The program was designed as an extension of the Head Start REDI (Research-based, Developmentally Informed) preschool program, which is a school-based program aimed at helping children from low-income families build skills to help them succeed in school.
“Both programs were designed to help children develop academic readiness skills, especially language and literacy skills, and also social emotional skills,” Bierman said. “But while the classroom program involves teachers working with groups of kids, the at-home program is designed to help parents work with their child on these skills individually in a playful, intimate setting.”
For example, Bierman described an activity in which the parent and child play "restaurant." The program provides parents with a guide to set up the game and materials to use in the activity.
She said that while playing with their imaginations is fun for the children, they also get to practice their letters and language skills as they take their parent’s “order” and mix up alphabet soup. Additionally, the program teaches parents how to use picture books to start conversations with their kids about feelings and social problems.
“Essentially, our storybooks and conversation games give parents an easy way to get their children talking with them about their feelings and their social experiences,” Bierman said. “These conversations show the children that their parents are someone they can talk to about feelings and problems.”
Bierman added that they try to emphasize how valuable it is to build up the parent-child relationship as a source of social support as children enter school, as well as a source of interesting activities and conversation.
“When children are used to talking with their parents about their feelings, they are able to use their parents to help them manage the everyday challenges they experience as they adjust to school,” Bierman said.
While the researchers found that the children who participated in the program had better academic performance and social competence in kindergarten, the team wanted to see if those benefits would extend further on in their academic career.

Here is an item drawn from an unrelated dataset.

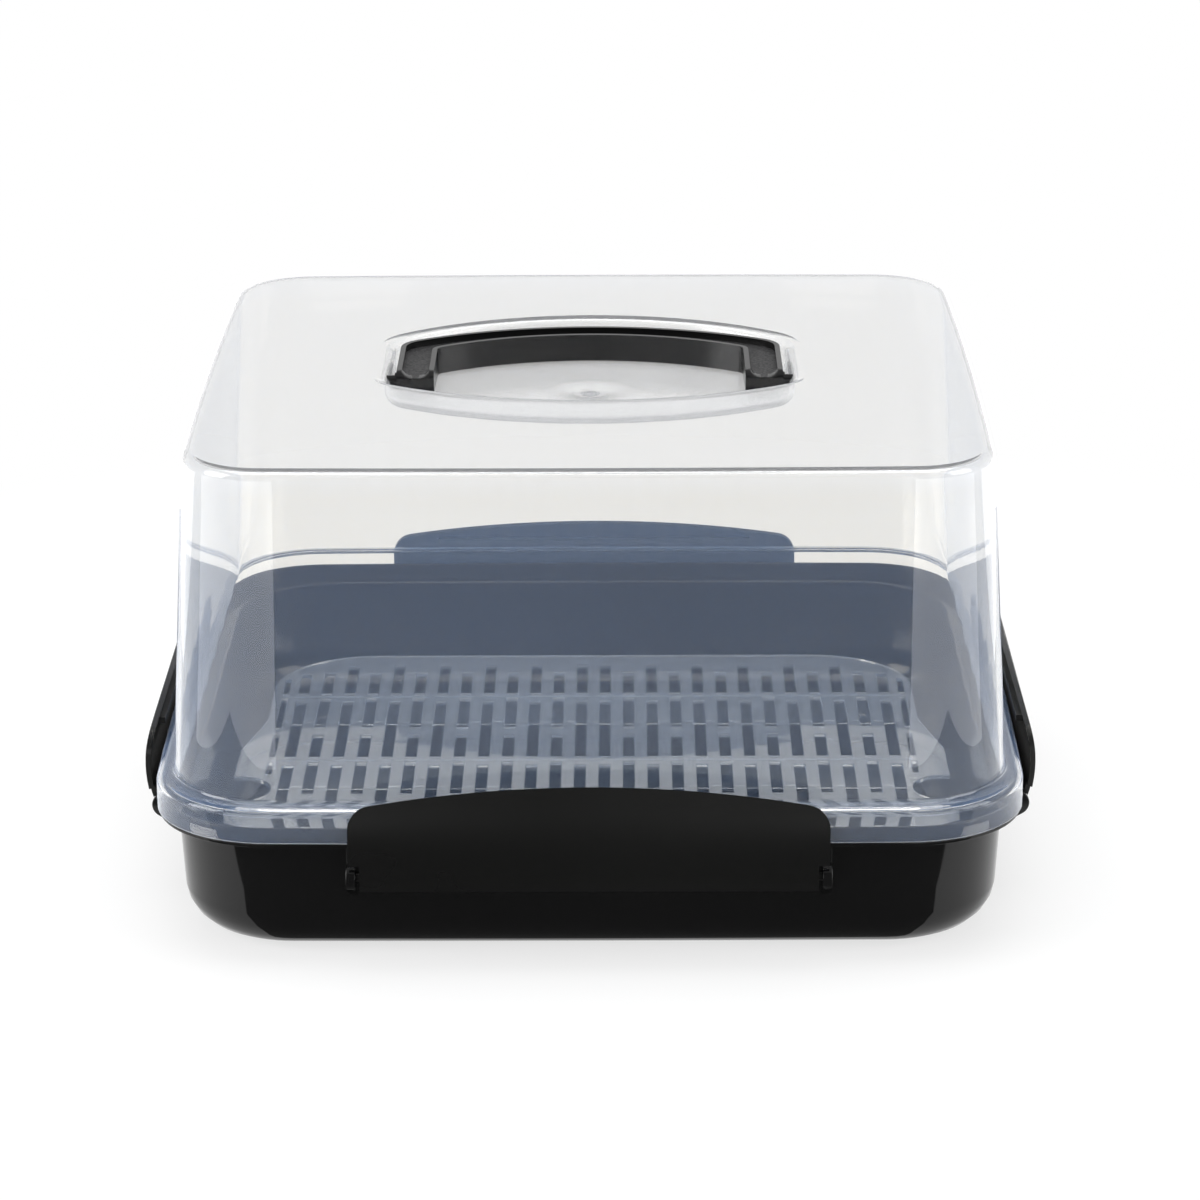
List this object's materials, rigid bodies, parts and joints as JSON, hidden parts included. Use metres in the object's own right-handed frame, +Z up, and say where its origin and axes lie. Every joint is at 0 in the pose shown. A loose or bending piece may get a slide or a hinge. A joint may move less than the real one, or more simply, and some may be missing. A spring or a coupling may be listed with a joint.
{
  "type": "cake carrier",
  "caption": "Square cake carrier: black tub, clear lift-off lid with a recessed folding handle, side clips hinged on the tub, and a clear perforated lift-out tray.",
  "frame": {"origin": "middle of the tub's foot, on the table", "axes": "+Z up, +X to the right and +Y to the rear as seen from the front"},
  "size_m": [0.3404, 0.3404, 0.1869],
  "materials": {
    "black_tub": "gloss",
    "clear_lid": "gloss, slightly milky translucent polypropylene",
    "black_handle": "satin gloss, fine grain in the channel",
    "black_clip": "satin",
    "clear_tray": "gloss, translucent polypropylene"
  },
  "bodies": {
    "base": {"tub": "black_tub"},
    "lid": {"lid": "clear_lid"},
    "handle": {"handle": "black_handle"},
    "clip_front": {"clip_front": "black_clip"},
    "clip_right": {"clip_right": "black_clip"},
    "clip_rear": {"clip_rear": "black_clip"},
    "clip_left": {"clip_left": "black_clip"},
    "tray": {"tray": "clear_tray"}
  },
  "joints": [
    {"name": "lid_lift", "type": "slide", "parent": "base", "child": "lid", "axis": [0, 0, 1], "range_m": [0, 0.2]},
    {"name": "handle_fold", "type": "hinge", "parent": "lid", "child": "handle", "pos_m": [0, -0.012, 0.1825], "axis": [1, 0, 0], "range_deg": [0, 95]},
    {"name": "clip_front_turn", "type": "hinge", "parent": "base", "child": "clip_front", "pos_m": [0, -0.1632, 0.035], "axis": [1, 0, 0], "range_deg": [-5, 115]},
    {"name": "clip_right_turn", "type": "hinge", "parent": "base", "child": "clip_right", "pos_m": [0.1632, 0, 0.035], "axis": [0, 1, 0], "range_deg": [-5, 115]},
    {"name": "clip_rear_turn", "type": "hinge", "parent": "base", "child": "clip_rear", "pos_m": [0, 0.1632, 0.035], "axis": [-1, 0, 0], "range_deg": [-5, 115]},
    {"name": "clip_left_turn", "type": "hinge", "parent": "base", "child": "clip_left", "pos_m": [-0.1632, 0, 0.035], "axis": [0, -1, 0], "range_deg": [-5, 115]},
    {"name": "tray_lift", "type": "slide", "parent": "base", "child": "tray", "axis": [0, 0, 1], "range_m": [0, 0.12]}
  ]
}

Researchers took a group of 200 children and their families that had already participated in the REDI classroom program and split them into two groups: one that would participate in the REDI parenting program, and a control group that would receive an alternative set of math learning games through the mail.
Several years later, when the children were in third grade, the researchers evaluated both groups of children to measure their academic performance, their social-emotional adjustment, problems at home and whether they used additional services at school.
“Earlier studies of the program showed that children had benefits in kindergarten, and this study helped us see that these benefits and gains were sustained years later,” Bierman said. “We saw that in third grade, the children were performing better academically and also had better social emotional skills, like being able to understand other people’s feelings.”
The researchers also found that the children who participated in the REDI parenting program participated in fewer school services, such as learning support, special education or counseling for mental health. They also experienced fewer problems at home, as reported by the parent.
“This suggest that the program pays off over time,” Bierman said. “If you strengthen that parent support right at the transition from preschool to kindergarten, children are more able to navigate both the academic and social demands of school over time. Also, when children are bringing problems home, parents may be more well set up to support their children with those issues.”
Bierman said that in the future, the researchers will explore whether technology can be used to replace some of the face-to-face time with parents, making the program potentially more affordable for school districts to implement. The researchers also will continue to follow the children who participated in the program to see if they continue to experience benefits.
This work was supported by the National Institute of Child Health and Human Development.
Janet Welsh, assistant professor, Penn State; Brenda S. Heinrichs, research associate, Penn State; and Robert L. Nix, the University of Wisconsin-Madison, also participated in this research.